The novel in its modern form developed rapidly in the eighteenth century and was soon a major element of Scottish literary and critical life. There was a demand in Scotland for the newest novels including Robinson Crusoe (1719), Pamela (1740), Tom Jones (1749) and Evelina (1788). There were weekly reviews of novels in periodicals, the most important of which were The Monthly Review and The Critical Review. Lending libraries were established in Edinburgh, Glasgow and Aberdeen. Private manor libraries were established in estate houses. The universities began to acquire novels and they became part of the curriculum. By the 1770s about thirty novels were being printed in Britain and Ireland every year and there is plentiful evidence that they were being read, particularly by women and students in Scotland. Scotland and Scottish authors made a modest contribution to this early development. About forty full length prose books were printed in Scotland before 1800. One of the earliest was the anonymously authored Select Collection of Oriental Tales (1776).

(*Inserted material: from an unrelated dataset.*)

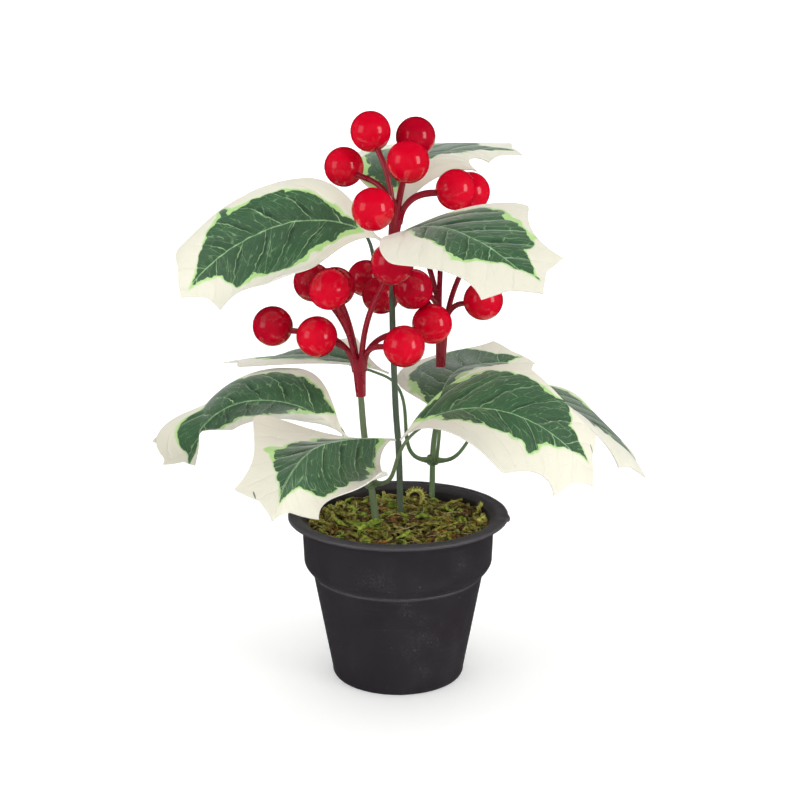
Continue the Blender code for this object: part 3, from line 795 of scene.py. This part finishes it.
leafCut = {
    "length": 90.0, "shoulder": (48.0, 33.0), "lobe": (80.0, 19.0), "notch": (82.5, 8.5),
    "swell": 0.9, "scallop": 6.5, "baseHalf": 0.6, "curlReach": 28.0, "foldReach": 8.0,
    "thickness": 0.5, "rounding": 1.6, "columns": 34, "rows": (60, 42, 4, 11),
    "pleat": 0.32, "pleatPitch": 11.5, "pinch": 0.6,
    "sweep": 0.80, "sweepMore": 0.008,         # how the side veins lean towards the tip
    "flecked": ("low_right", "low_front"),     # leaves with a stray dark fleck beside the tip
}

# half the printed centre's width at places along the leaf, on its left and on its right
printLeft = {
    8: 0, 12: 2.5, 17: 5.5, 20: 9, 24: 13, 28: 13.5, 33: 18, 39: 20, 44: 20.5, 50: 19.5, 55: 18.5,
    60: 16.5, 68: 16, 70.5: 11, 72.5: 6, 78: 3, 86: 0,
}
printRight = {
    8: 0, 12: 2, 17: 4.5, 20: 7, 24: 9.5, 28: 12, 33: 14, 50: 15, 55: 16.5, 60: 20, 62: 16, 66: 12,
    68: 10, 72.5: 6.5, 78: 3, 86: 0,
}

printMake = {
    "teeth": 4.6, "smallTeeth": 1.0,         # how deep the printed edge is toothed
    # the light border in millimetres: least and most on the narrow side; most, middle and least
    "narrowBand": (0.30, 1.4), "wideBand": (3.2, 1.6, 0.6),
    "fleckPlace": (80.5, 11.0), "weave": 14.0,
}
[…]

As well as being a poet, essayist, satirist and playwright, Tobias Smollett is best known for his picaresque novels, such as The Adventures of Roderick Random (1748) and The Adventures of Peregrine Pickle (1751) for which he is often seen as Scotland's first novelist. His most influential novel was his last, the epistolary novel The Expedition of Humphry Clinker (1771). His work would be a major influence on later novelists such as Thackeray and Dickens. Other eighteenth-century novelists included Henry Mackenzie, whose major work The Man of Feeling (1771) was a sentimental novel dealing with human emotions, influenced by Samuel Richardson and Laurence Sterne and the thinking of philosopher David Hume. His later novels, The Man of the World (1773) and Julia de Roubigné (1777) were set in the wilds of America and in France respectively, with the character of the title of the latter being the first female protagonist throughout a Scottish novel. Physician John Moore's novel Zeluco (1789) focused on an anti-hero, the Italian nobleman of the title, and was a major influence on the work of Byron. Female novelists included Jean Marishall (f. 1765–89), who published the epistolary novels, The History of Miss Camilla Cathcart, and Miss Fanny Renton (1766) and The History of Alicia Montague (1767).